Tuesday, November 11, 2014

American Girl

I felt like shaking her and shouting, 'Look at him! Why are you wrapped up like a fucking mummy and sweating your ass off while your husband is wearing Versace flip-flops and a short sleeve v-neck douche-bag Ed Hardy tee shirt!' I wanted to shove her arrogant, hairy husband to the ground, snatch the scarf off of her head, grab her hand and run to my car like Thelma and Louise. I wanted to drive her to the cool, blue beach with the windows down and laugh while she wrestled with her newly free wind-whipped hair. I wanted us both to sing 'American Girl' at the top of our lungs as we wound our way through Topanga Canyon toward the water.
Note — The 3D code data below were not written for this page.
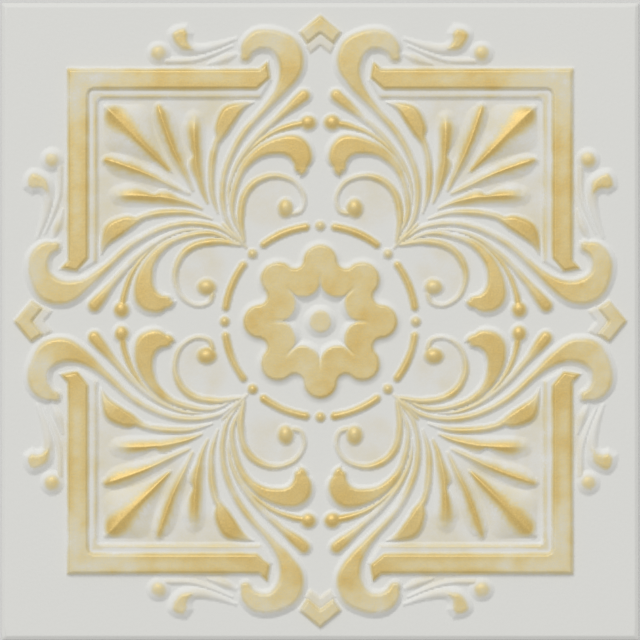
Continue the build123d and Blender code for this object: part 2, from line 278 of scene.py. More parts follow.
    def at(self, field, points):
        """Values of a field at any points, worked out between those of the grid."""
        place = (np.asarray(points) + MAP_MARGIN) / MAP_STEP
        corner = np.clip(place.astype(int), 0, len(self.axis) - 2)
        right, up = (place - corner).T
        column, row = corner.T
        lower = field[row, column] * (1 - right) + field[row, column + 1] * right
        upper = field[row + 1, column] * (1 - right) + field[row + 1, column + 1] * right
        return lower * (1 - up) + upper * up


def divided(line, step):
    """A line through corners, with points between them about a step apart."""
    result = []
    for start, end in zip(line, line[1:]):
        count = max(1, round(float(np.hypot(*(end - start))) / step))
        result.append(start + (end - start) * np.arange(count)[:, None] / count)
    return np.vstack(result + [line[-1:]])


def inset_outline(corners, inset):
    """Closed outline drawn in from a straight-sided one by an even distance."""
    runs = np.roll(corners, -1, axis=0) - corners
    after = np.roll(runs, -1, axis=0)
    turned = np.sign(np.sum(runs[:, 0] * after[:, 1] - runs[:, 1] * after[:, 0]))
    normals = turned * np.stack([-runs[:, 1], runs[:, 0]], 1) / np.hypot(*runs.T)[:, None]
    before = np.roll(normals, 1, axis=0)
    move = (before + normals) / (1 + np.sum(before * normals, axis=1))[:, None]
    drawn = corners + inset * move
    return np.vstack([drawn, drawn[:1]])


def softened(field, spread):
    """Field blurred by a bell curve of a spread in millimetres."""
    reach = int(np.ceil(BELL_REACH * spread / MAP_STEP))
    weights = np.exp(-0.5 * (np.arange(-reach, reach + 1) * MAP_STEP / spread) ** 2)
    weights /= weights.sum()
    for axis in (0, 1):
        pad = [(reach, reach) if axis == i else (0, 0) for i in (0, 1)]
        wide = np.pad(field, pad, mode="edge")
        size = field.shape[axis]
        parts = [np.take(wide, range(i, i + size), axis=axis) for i in range(len(weights))]
        field = sum(weight * part for weight, part in zip(weights, parts))
    return field


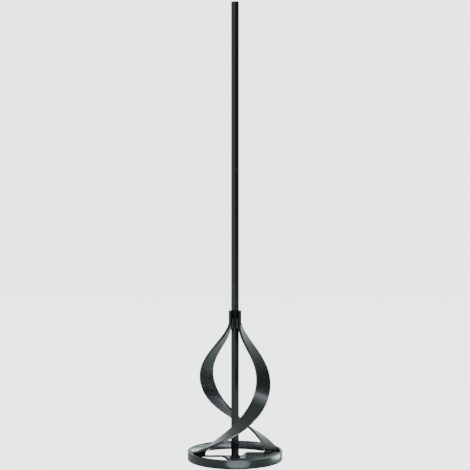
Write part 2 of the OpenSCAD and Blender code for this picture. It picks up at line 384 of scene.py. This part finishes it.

I wanted to see her alive and fully herself. I wanted us each to drink exactly one too many icy, salt-rimmed margaritas at Casa Vista while we breathed in the briny ocean air and talked about what a load of crap it is to think that a deity might form it's opinion of you on the basis of fashion (if that was true, her husband was absolutely going to hell...). I wanted to hear her say, 'Guuurl, thank GOD you grabbed my hand and pulled me out of there when you did 'cause I was about to flip.my.shit. breathing that prick's exhaled hot air he sashayed around in his cotton tee shirt and 'Affliction' jeans!' I wanted to crawl into the cat box with her, talk like girlfriends and laugh like her god wasn't listening.

Instead, I stared at her long sleeve turtleneck and tightly pinned polyester scarf that left only the smallest possible area of her face exposed. I noted that she, in a modesty overkill, held her knees tightly together under her full length, heavy weight skirt. A layer of visible perspiration glistened on the backs of her hands and the part of her face that was not covered. When our eyes met, neither of us looked away. I knew she could see contempt in my eyes. It hurt me to think she had probably already assumed it was for her. I struggled with myself about how to reach out to her. Was she brainwashed? Would any clumsy words I uttered be anything but an insult? Would her husband (never standing more than a few inches away) beat her later if I spoke up? Would it make any difference at all except to make this crappy little strip mall shop feel more claustrophobic and hot? As I dug in my purse for a 10 dollar bill, I felt myself growing more angry.

I paid her husband for the cheap ear-buds I needed to get me through the weekend. I walked out of their stifling store into the obliterating 109 degree oven of the Valley. I forced my way through the searing heat waves rising from the tarmac of the parking lot. I slipped into my car, turned over the engine, blasted on my AC and wished she could have read my mind. I cued Tom Petty, cranked the volume up to 11 as I drove away singing 'American Girl' at the top of my lungs.